You would be entitled to say, Fine—as that sardonic Eastern European saying has it, Not my circus; not my monkeys! The corporate IT buyer has been dealing with all sorts of tricks and shenanigans from the supplier base since the start of commercial data processing, from vendor lock-in to rapacious licensing. Cloud’s ended that, surely—why should I be bothered about a software supplier’s problems making money off the model?
From SaaS to VaaS?
Don’t get me wrong, it’s an understandable position. The snag is that not being flexible could deprive you of the opportunity to really maximise your potential returns from working with AI. It could also stymie the growth of the next generation of innovative software makers, but for now let’s say that isn’t your direct concern.
Therefore, I am going to disturb your SaaS complacency by saying that to make the most of AI, you need to move from a SaaS model to what we might call VaaS—Value as a Service, so a value-based model of procuring and paying for AI solutions.
Let’s start this journey by reminding ourselves what we actually get from SaaS right now. If you think about the software as a service that’s been delivered over the last decade through cloud and the mechanisms around cloud, most of the software that’s been delivered has actually been fairly simplistic. How is it not, at the end of the day, a user interface to manage data, whether that’s your CRM or ERP data – it’s typically just managing business data in a very simplistic way.
A richer set of outputs and payback that adds value to your business
But what AI is doing for us is not just managing data. It’s about squeezing value and insights from that data. In my mind, that’s a very different proposition in terms of what needs to be done under the hood by the company delivering such a service.
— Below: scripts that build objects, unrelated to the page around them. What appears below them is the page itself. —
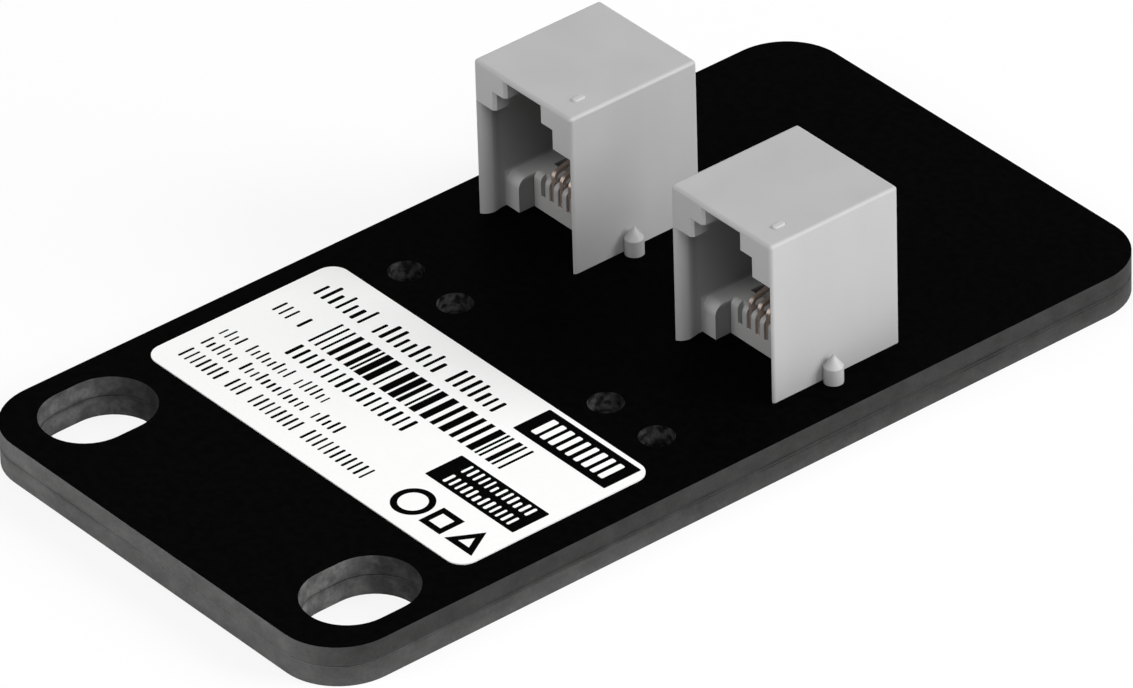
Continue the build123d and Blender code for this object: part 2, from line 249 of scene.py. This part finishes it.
class PrintSettings(PropertyGroup):
    """Print on the label."""

    ink_height: FloatProperty(
        name="Ink Height", description="Thickness of the print", default=0.015 * MM,
        min=0.0, unit="LENGTH", subtype="DISTANCE")
    corner_radius: FloatProperty(
        name="Corner Radius", description="Rounding of the printed blocks", default=0.12 * MM,
        min=0.0, unit="LENGTH", subtype="DISTANCE")
    stroke: FloatProperty(
        name="Stroke", description="Line width of the open marks", default=0.55 * MM,
        min=0.0, unit="LENGTH", subtype="DISTANCE")
    stripe_count: IntProperty(
        name="Stripes", description="Number of stripes in the striped field", default=26, min=1)
    seed: IntProperty(name="Seed", description="Start of the print's random choices", default=11)


# Shader helpers


def new_material(name, colour, roughness, metallic=0.0, specular=0.5):
    """A material with its plain values on the shader's own sockets.

    Returns the material, its node tree, its shader and the Texture Coordinate node.
    """
    material = bpy.data.materials.new(name)
    material.use_nodes = True
    tree = material.node_tree
    shader = tree.nodes["Principled BSDF"]
    shader.inputs["Base Color"].default_value = (*colour, 1.0)
    shader.inputs["Roughness"].default_value = roughness
    shader.inputs["Metallic"].default_value = metallic
    shader.inputs["Specular IOR Level"].default_value = specular
    return material, tree, shader, tree.nodes.new("ShaderNodeTexCoord")


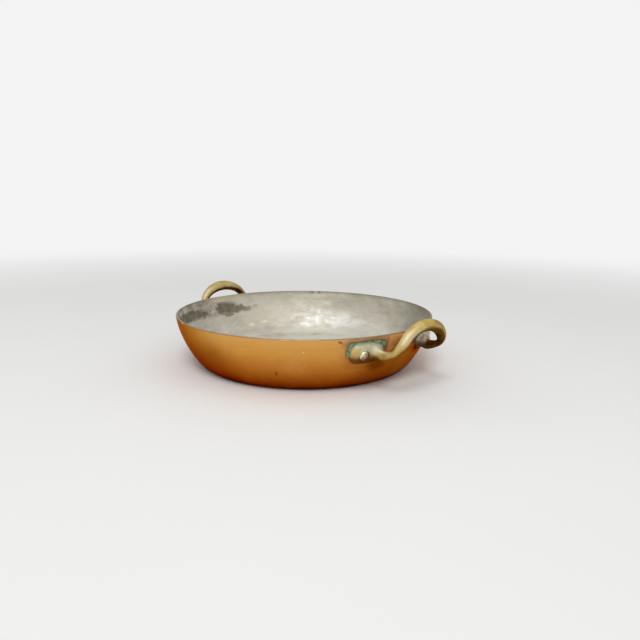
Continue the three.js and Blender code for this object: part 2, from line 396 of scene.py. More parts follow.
def mirrored(station):
    """The station on the other side of the loop's middle."""
    middle, front, size = station
    return (Vector((middle.x, -middle.y, middle.z)), Vector((front.x, -front.y, front.z)), size)


def bar_stations():
    """The bar, from its end hidden in the front pad, through the arch, to the one in the back pad."""
    ridge = PAD_THICKNESS + RIDGE_HEIGHT - ROOT_HALF_THICKNESS
    ridge_size = (RIDGE_HALF_HEIGHT, ROOT_HALF_THICKNESS, OVAL)
    root_size = (ROOT_HALF_HEIGHT, ROOT_HALF_THICKNESS, OVAL)
    half = [
        on_wall(RIVET_ALONG, PAD_DROP, ridge - RIDGE_SINK, 0, *ridge_size),
        on_wall(ROOT_ALONG + 2 * NECK_STEP, PAD_DROP, ridge, 0, *ridge_size),
        on_wall(ROOT_ALONG + NECK_STEP, PAD_DROP, NECK_STANDOFF, NECK_TURN, *ridge_size),
        on_wall(ROOT_ALONG, PAD_DROP, ROOT_STANDOFF, ROOT_TURN, *root_size),
        at_elbow(),
        on_arch(ARCH_SPREAD),
        on_arch(ARCH_SPREAD * 2 / 3),
        on_arch(ARCH_SPREAD / 3),
    ]
    return [mirrored(s) for s in half] + [on_arch(0)] + half[::-1]


def pad_stations():
    """A back pad, on the wall around its rivet. Its middle is sunk in the wall."""
    tip = RIVET_ALONG + PAD_TIP_REACH
    inner = RIVET_ALONG - PAD_INNER_REACH
    size = (PAD_HALF_HEIGHT, PAD_THICKNESS + PAD_SINK, PAD_FULLNESS)
    return [
        on_wall(along, PAD_DROP, -PAD_SINK, 0, *size)
        for along in (inner, inner + PAD_INNER_LENGTH, tip - PAD_TIP_LENGTH, tip)
    ]


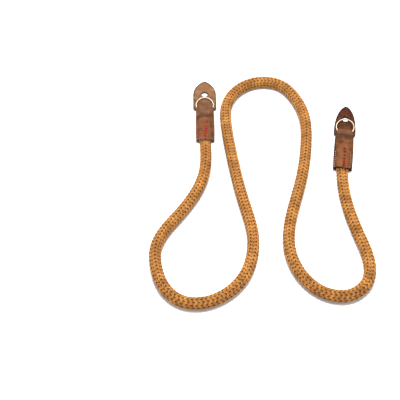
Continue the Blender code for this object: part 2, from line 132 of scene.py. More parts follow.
# The rope's middle line on the floor from the left mouth to the right one
ROUTE = (
    (-0.0699, -0.0571),
    (-0.0731, -0.0768),
    (-0.0825, -0.1005),
    (-0.0957, -0.1225),
    (-0.1085, -0.1421),
    (-0.1158, -0.1626),
    (-0.1147, -0.1844),
    (-0.1065, -0.2073),
    (-0.0911, -0.2213),
    (-0.0717, -0.2228),
    (-0.0529, -0.2139),
    (-0.0376, -0.1968),
    (-0.0286, -0.1727),
    (-0.0268, -0.1439),
    (-0.0332, -0.1090),
    (-0.0422, -0.0590),
    (-0.0489, -0.0039),
    (-0.0472, 0.0284),
    (-0.0331, 0.0500),
    (-0.0125, 0.0590),
    (0.0077, 0.0543),
    (0.0210, 0.0372),
    (0.0289, 0.0142),
    (0.0299, -0.0240),
    (0.0212, -0.0801),
    (0.0093, -0.1271),
    (0.0066, -0.1649),
    (0.0162, -0.1934),
    (0.0340, -0.2116),
    (0.0547, -0.2152),
    (0.0721, -0.2023),
    (0.0775, -0.1779),
    (0.0714, -0.1469),
    (0.0642, -0.1129),
)

# Worked out from the sizes above
ROPE_END_S = -ROPE_SETBACK
SQUEEZE_S = -(FOLD_DEPTH + SLEEVE_LEATHER) / 2
ROPE_FLAT_AFTER = MOUTH_LIP + CLEARANCE
LAYER_PITCH = SLEEVE_LEATHER + CLEARANCE
ROPE_FLAT_Z = LAYER_PITCH + ROPE_FLAT_HEIGHT / 2
BULGE_HALF_WIDTH = ROPE_FLAT_WIDTH / 2 + BULGE_SIDE
BULGE_HEIGHT = (ROPE_FLAT_HEIGHT + CLEARANCE) / 2
BACK_Z = SLEEVE_LEATHER / 2
DENT_Z = BACK_Z + LAYER_PITCH + DENT_LIFT
RING_RADIUS = RING_DIAMETER / 2
HOLE_RADIUS = HOLE_DIAMETER / 2
RING_HEIGHT = 2 * RING_WIRE_HEIGHT + RING_TURN_GAP
SLOT_TOP_S = SLOT_PLAY
SLOT_LOW_S = -FOLD_DEPTH - SLOT_BELOW_FOLD
TAB_LOW_S = SLOT_LOW_S - STRIP_WIDTH
TAB_TIP_S = TAB_LOW_S + TAB_LENGTH
TAB_LIFT = LAYER_PITCH

# The braid: each strand is two plies side by side, and passes over two and under two
STRANDS_A_WAY = 12
STRANDS_A_PIECE = 6
BRAID_REPEAT = 0.0041
STRAND_WIDTH = 0.0027
STRAND_THICK = 0.0015
STRAND_DIP = 0.0012
STRAND_STEP = 0.00103
STRAND_WAVE_POWER = 0.8
STRAND_DIP_SHADE = 0.2
OUTWARD_PROBE = 0.0004
CORD_PATH_POINTS = 260

# The outline of a strand's two plies, from the groove between them round one ply, and mirrored,
# as shares of the strand's width and thickness
PLY_GROOVE = (0.0, 0.02)
PLY_SIDE = ((0.11, 0.32), (0.22, 0.46), (0.36, 0.23), (0.49, -0.24), (0.22, -0.5))
PLY_SECTION = (PLY_GROOVE, *PLY_SIDE, *((-across, up) for across, up in reversed(PLY_SIDE)))

# The core under the strands
CORE_RADIUS = 0.0041
CORE_SIDES = 14
CORE_STEP = 0.002

# Shared by the fine meshes: how close vertices are joined, where rays start, how far below a ray's
# hit is still the upper face, and how cut edges are rounded
MERGE_DISTANCE = 1e-7
ABOVE_ALL = 0.05
TOP_FACE_DEPTH = 5e-5
RIM_ANGLE_DEG = 60.0
RIM_SEGMENTS = 3

# The sleeve's fine mesh
SLEEVE_RIM_ROUND = 0.0004
SLEEVE_RIM = 0.0006
SLEEVE_RIM_SHARE = 0.935
SLEEVE_COLUMNS = 61
FRONT_ROWS = 170
FOLD_ROWS = 16
BACK_ROWS = 36

# The protector's fine mesh
TAB_CELL = 0.0007
TAB_RIM_ROUND = 0.00035
TAB_CORNER_STEPS = 7
TAB_SIDE_STEPS = 6
TAB_TAPER_STEPS = 34
HOLE_STEPS = 32

# The ring's fine mesh, its painted shade on the inner face, and its patina with painted shade between the
# turns
WIRE_CORNER_POWER = 0.7
RING_STEP_DEG = 4.0
RING_LEAST_STEPS = 8
RING_OPENING_DEG = 10.0
INNER_SHADE_FROM = 0.1
INNER_SHADE_FADE = 0.3
INNER_SHADE_STRENGTH = 0.9
PATINA_AND_SHADE_BETWEEN = 0.6

# The studio
FLOOR_HALF_WIDTH = 3.0
FLOOR_TONE = (0.76, 0.76, 0.76, 1.0)
SKY_TONE = (1.0, 1.0, 1.0, 1.0)
SKY_STRENGTH = 1.0
LAMP_PLACE = (-0.04, 0.02, 1.7)
LAMP_AIM = (-0.02, -0.08, 0.0)
LAMP_SIZE = 0.5
LAMP_POWER = 49.0

# The camera stands where the photograph's did
CAMERA_ELEVATION_DEG = 49.0
CAMERA_DISTANCE = 1.08
CAMERA_AIM = (-0.0754, -0.0985, 0.0)
CAMERA_LENS = 102.06
CAMERA_SENSOR = 36.0
CAMERA_CLIP_START = 0.01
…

Rather than just building an application that’s got some nice user forms that you can fill in, manage, edit and update, and where you might have a little bit of reporting that shows how many new customers we’ve gained this month (which of course is useful) this is much more ambitious. Your AI partner is looking to explore your data to give you actual insights; these are the five customers you should be talking to this week, or this customer just received a big contract that means you could upsell.
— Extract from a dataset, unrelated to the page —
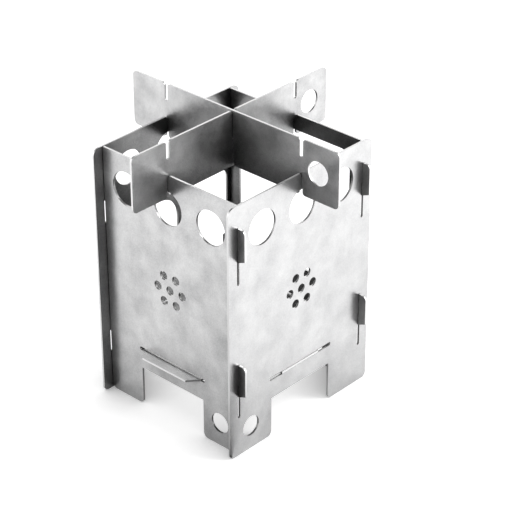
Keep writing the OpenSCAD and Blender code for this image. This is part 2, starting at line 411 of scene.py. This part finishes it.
# Strength of each glow, and how far from the stove it is full again
mirrored_glow, mirrored_reach = 1.0, 130 * mm
camera_glow, camera_reach = 0.85, 30 * mm
half_table = 3.0
paper = bpy.data.materials.new("matt_white_paper")
tree = empty_tree(paper)
matt = add_node(tree, "ShaderNodeBsdfDiffuse", {"Color": linear(paper_colour)}).outputs[0]
# Both glows fade near the stove: a painted shadow on the table
mirrored = glow_with_painted_shadow(tree, mirrored_glow, mirrored_reach)
near_feet = glow_with_painted_shadow(tree, camera_glow, camera_reach)
chosen = add_node(tree, "ShaderNodeMix", {"data_type": "FLOAT"},
                  {0: add_node(tree, "ShaderNodeLightPath").outputs["Is Camera Ray"],
                   2: mirrored, 3: near_feet}).outputs[0]
glow_strength = add_node(tree, "ShaderNodeMath", {"operation": "MULTIPLY"},
                         {0: chosen, 1: seen_rays(tree)}).outputs[0]
glow = add_node(tree, "ShaderNodeEmission", {"Color": white},
                {"Strength": glow_strength}).outputs[0]
both = add_node(tree, "ShaderNodeAddShader", {}, {0: matt, 1: glow}).outputs[0]
under = add_node(tree, "ShaderNodeNewGeometry").outputs["Backfacing"]
clear = add_node(tree, "ShaderNodeBsdfTransparent").outputs[0]
sided = add_node(tree, "ShaderNodeMixShader", {}, {0: under, 1: both, 2: clear}).outputs[0]
add_node(tree, "ShaderNodeOutputMaterial", {}, {"Surface": sided})
flat_piece("table", [(-half_table, -half_table, 0), (half_table, -half_table, 0),
                     (half_table, half_table, 0), (-half_table, half_table, 0)], paper)
print("table:", 2 * half_table, "m wide")

# %% [markdown]
# ## Grey card on the camera's side
#
# Two walls that meet in a corner throw the view straight back to where it came from. Without
# something dark there, every hook and every inner corner would look as white as the faces. A
# photographer lays a dark grey card on the table at the camera's side and stands another behind
# it. Black card would take all light from the hooks, and they still show their grain.
#
# The card is widest far away and fades out towards its sides, so that its mirror image has no
# hard edge. It is seen only by mirrored rays: it casts no shadow and the camera doesn't see it.

# %% Camera-side card
card_colour = "#707070"
card_turn = math.radians(227.5)
card_near = 60 * mm
card_far = 900 * mm
card_height = 900 * mm
card_lift = 1 * mm
# Half of the width that stays whole, and the angles between which the card fades to both sides
card_core = 30 * mm
card_inner = math.radians(8)
card_outer = math.radians(24)
grey_card = bpy.data.materials.new("dark_grey_card_paper")
tree = empty_tree(grey_card)
spot = add_node(tree, "ShaderNodeSeparateXYZ", {},
                {0: add_node(tree, "ShaderNodeTexCoord").outputs["Object"]})
aside = add_node(tree, "ShaderNodeMath", {"operation": "ABSOLUTE"},
                 {0: spot.outputs["Y"]}).outputs[0]
outside = add_node(tree, "ShaderNodeMath", {"operation": "SUBTRACT", 1: card_core},
                   {0: aside}).outputs[0]
slant = add_node(tree, "ShaderNodeMath", {"operation": "DIVIDE"},
                 {0: outside, 1: spot.outputs["X"]}).outputs[0]
thick = add_node(tree, "ShaderNodeMapRange",
                 {"interpolation_type": "SMOOTHSTEP",
                  "From Min": math.tan(card_inner), "From Max": math.tan(card_outer),
                  "To Min": 1.0, "To Max": 0.0}, {"Value": slant}).outputs[0]
dark = add_node(tree, "ShaderNodeBsdfDiffuse", {"Color": linear(card_colour)}).outputs[0]
none = add_node(tree, "ShaderNodeBsdfTransparent").outputs[0]
faded = add_node(tree, "ShaderNodeMixShader", {}, {0: thick, 1: none, 2: dark}).outputs[0]
add_node(tree, "ShaderNodeOutputMaterial", {}, {"Surface": faded})


def hide_card(card, turn):
    card.rotation_euler[2] = turn
    card.visible_camera = False
    card.visible_diffuse = False
    card.visible_shadow = False


near_half = card_core + card_near * math.tan(card_outer)
far_half = card_core + card_far * math.tan(card_outer)
lying = flat_piece("lying_card", [(card_near, -near_half, card_lift),
                                  (card_far, -far_half, card_lift),
                                  (card_far, far_half, card_lift),
                                  (card_near, near_half, card_lift)], grey_card)
standing = flat_piece("standing_card",
                      [(card_far, -far_half, 0), (card_far, -far_half, card_height),
                       (card_far, far_half, card_height), (card_far, far_half, 0)], grey_card)
for card in (lying, standing):
    hide_card(card, card_turn)
print("grey card: from", card_near / mm, "to", card_far / mm, "mm,",
      round(2 * far_half / mm), "mm wide at its far end")

# %% [markdown]
# ## Two painted shadows close to the stove
#
# Rays that enter the firebox leave it again through the far windows and holes, and land on the table
# behind the stove, where its shadow lies. That is why the inner faces are dark in the photograph
# while the far ends of the bars, whose rays land further out to both sides, are bright. A dark sheet
# that starts under the stove and lies behind it, about twice as wide as the stove looks from the
# camera, gives both: it is a painted shadow of the stove, seen only in the steel. A second one at
# the left is painted shade on the table and only takes a little light from the near end of the left
# wall.
#
# Both are rectangles with soft borders. A product of two ramps, one along and one across, gives
# such a border without a picture.

# %% Painted shadows on the table
painted_shadow_colour = "#1c1c1c"
soft_turn = math.radians(47.4)
soft_lift = 2 * mm


# A dark sheet seen only in the steel: a painted shadow on the table
def painted_shadow_card(name, near, far, right, left, density, fade):
    black = bpy.data.materials.new(name + "_painted_shade")
    tree = empty_tree(black)
    spot = add_node(tree, "ShaderNodeSeparateXYZ", {},
                    {0: add_node(tree, "ShaderNodeTexCoord").outputs["Object"]})
    ramps = []
    for axis, low, high, full in (("X", near, far, density), ("Y", right, left, 1.0)):
        offset = add_node(tree, "ShaderNodeMath", {"operation": "SUBTRACT", 1: (low + high) / 2},
                          {0: spot.outputs[axis]}).outputs[0]
        away = add_node(tree, "ShaderNodeMath", {"operation": "ABSOLUTE"}, {0: offset}).outputs[0]
        ramps.append(add_node(tree, "ShaderNodeMapRange",
                              {"interpolation_type": "SMOOTHSTEP",
                               "From Min": (high - low) / 2 - fade, "From Max": (high - low) / 2,
                               "To Min": full, "To Max": 0.0}, {"Value": away}).outputs[0])
    cover = add_node(tree, "ShaderNodeMath", {"operation": "MULTIPLY"},
                     {0: ramps[0], 1: ramps[1]}).outputs[0]
    dark = add_node(tree, "ShaderNodeBsdfDiffuse", {"Color": linear(painted_shadow_colour)}).outputs[0]
    none = add_node(tree, "ShaderNodeBsdfTransparent").outputs[0]
    faded = add_node(tree, "ShaderNodeMixShader", {}, {0: cover, 1: none, 2: dark}).outputs[0]
    add_node(tree, "ShaderNodeOutputMaterial", {}, {"Surface": faded})
    card = flat_piece(name, [(near, right, soft_lift), (far, right, soft_lift),
                             (far, left, soft_lift), (near, left, soft_lift)], black)
    hide_card(card, soft_turn)
    print(name, "is", round((far - near) / mm), "by", round((left - right) / mm), "mm")


# Name, near and far edge, right and left edge, how dense it is, width of its soft border
# Painted shadow under and behind the stove, and painted shade at its left
painted_shadow_card("rear_painted_shadow", 9 * mm, 270 * mm, -160 * mm, 160 * mm, 0.97, 18 * mm)
painted_shadow_card("left_painted_shade", -150 * mm, -50 * mm, 55 * mm, 230 * mm, 0.5, 12 * mm)

# %% [markdown]
# ## The air and the lamp
#
# The room round the table is a pale wall up to half height and a dim ceiling above. Top edges and
# tabs face the wall by way of the mirror and light up, and the steep double reflections inside
# the box find the ceiling and stay dark. All other rays see an even, weak grey, which lights the
# table.
#
# One soft box at the front right gives the paper its direction of light. It is weak, because steel
# is drawn by what it mirrors and only a little by lamps.

# %% Air
# Strength of the air for the light on the table, and of wall and ceiling for rays that are seen
even_air = 0.35
wall_light, ceiling_light = 1.8, 0.12
# Rise of a ray where the wall ends and where the ceiling begins
wall_ends, ceiling_begins = 0.53, 0.66
world = bpy.data.worlds.new("studio")
bpy.context.scene.world = world
tree = empty_tree(world)
toward = add_node(tree, "ShaderNodeTexCoord").outputs["Generated"]
rise = add_node(tree, "ShaderNodeSeparateXYZ", {}, {0: toward}).outputs["Z"]
sky = add_node(tree, "ShaderNodeMapRange",
               {"interpolation_type": "SMOOTHSTEP", "From Min": wall_ends,
                "From Max": ceiling_begins, "To Min": wall_light, "To Max": ceiling_light},
               {"Value": rise}).outputs[0]
strength = add_node(tree, "ShaderNodeMix", {"data_type": "FLOAT", 2: even_air},
                    {0: seen_rays(tree), 3: sky}).outputs[0]
air = add_node(tree, "ShaderNodeBackground", {"Color": white}, {"Strength": strength})
add_node(tree, "ShaderNodeOutputWorld", {}, {"Surface": air.outputs[0]})
print("the wall ends", round(math.degrees(math.asin(wall_ends))), "degrees above the table")

# %% [markdown]
# The lamp looks at the foot of the stove, so that the paper round it is lit the most evenly.

# %% Soft box
lamp_place = Vector((0.45, -0.55, 0.7))
lamp_side, lamp_watts = 0.35, 4
lamp_data = bpy.data.lights.new("key_soft_box", "AREA")
lamp_data.shape = "SQUARE"
lamp_data.size = lamp_side
lamp_data.energy = lamp_watts
lamp = bpy.data.objects.new("key_soft_box", lamp_data)
bpy.context.scene.collection.objects.link(lamp)
lamp.location = lamp_place
lamp.rotation_mode = "QUATERNION"
lamp.rotation_quaternion = (-lamp_place).to_track_quat("-Z", "Y")
print("soft box of", lamp_side, "m at", round(lamp_place.length, 2), "m")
You’re prepared to engage with AI and ML for just this richer set of outputs and payback that adds value to your business. And like it or not, the pricing model needs to reflect the value from all this. A lot of AI startups are falling over because they’re just following the SaaS model and neither they nor you as the enterprise customer are being realistic about measuring the true value that is being surfaced, and so everyone’s underpricing what’s being delivered.
Step back and look at your new AI partner again. All that extra stuff that your normal software company doesn’t have to do – doesn’t it remind you of a services company approach—for which you have always been prepared to pay something of a premium for? Service companies aren’t’t at all interested in SaaS style delivery, after all. In consulting, when you first work with a customer, you probably do start with very basic time and materials and a SaaS model, but over time, as you build the relationship, you both work to value-based pricing where both sides benefit. Without a doubt, the most attractive, but higher risk, for the consultancy or vendor, is value-based pricing where they take more risk, because if they don’t provide you with the insights that you’re looking for, you pay them less… but if they do, if they provide you with real value that you then turn into an economic profit with your customers, it’s accepted everyone gets a share in that success.
That’s actually a positive story from a CIO perspective, because it makes the vendors more accountable and more responsible for ensuring that their underlying solution is providing the gold dust that you can leverage. VaaS is a win-win for everyone in the relationship, because it means the vendors releasing more value for what they’re doing, but their business values are better aligned with the business’s values; it’s a much more positive, constructive and mature relationship.
Think about the added value that these analytics and insights you’re getting’
There’s a message for both sides of the table here from this insight. AI companies need to break away from that standard SaaS pricing model and look at how they can explain to their customers that they’re adding far more value than a standard piece of BI software. There needs to be a way to gain a share in part of that added value from the customer. And for the CIO, there’s lots of small AI vendors beavering away on very specific use cases, so if you don’t change the way you value what they’re doing there’s a risk that a lot of these companies will just fade away and disappear. So to ensure a long term and improving quality of service from these vendors, you need to think about the added value that these analytics and insights you’re getting.
You should also keep an eye on wider industry trends in terms of consolidation and how these companies themselves might want to ally with the big consultancies, which would take the decision out of your hands, I guess. It’s like with Big Data; 10, 15 years ago, you had lots of big data providers—and then eventually you’ve just got a handful building the underlying core tech that the market as a whole benefits from.
In conclusion, then: Salesforce has its famous logo of ‘No Software.’ I am not going so far as to say ‘No SaaS’—but I am definitely prepared to say, ’No SaaS AI Can Help You.’
It’s time to look again at how you buy AI if you’re serious about using it in anger.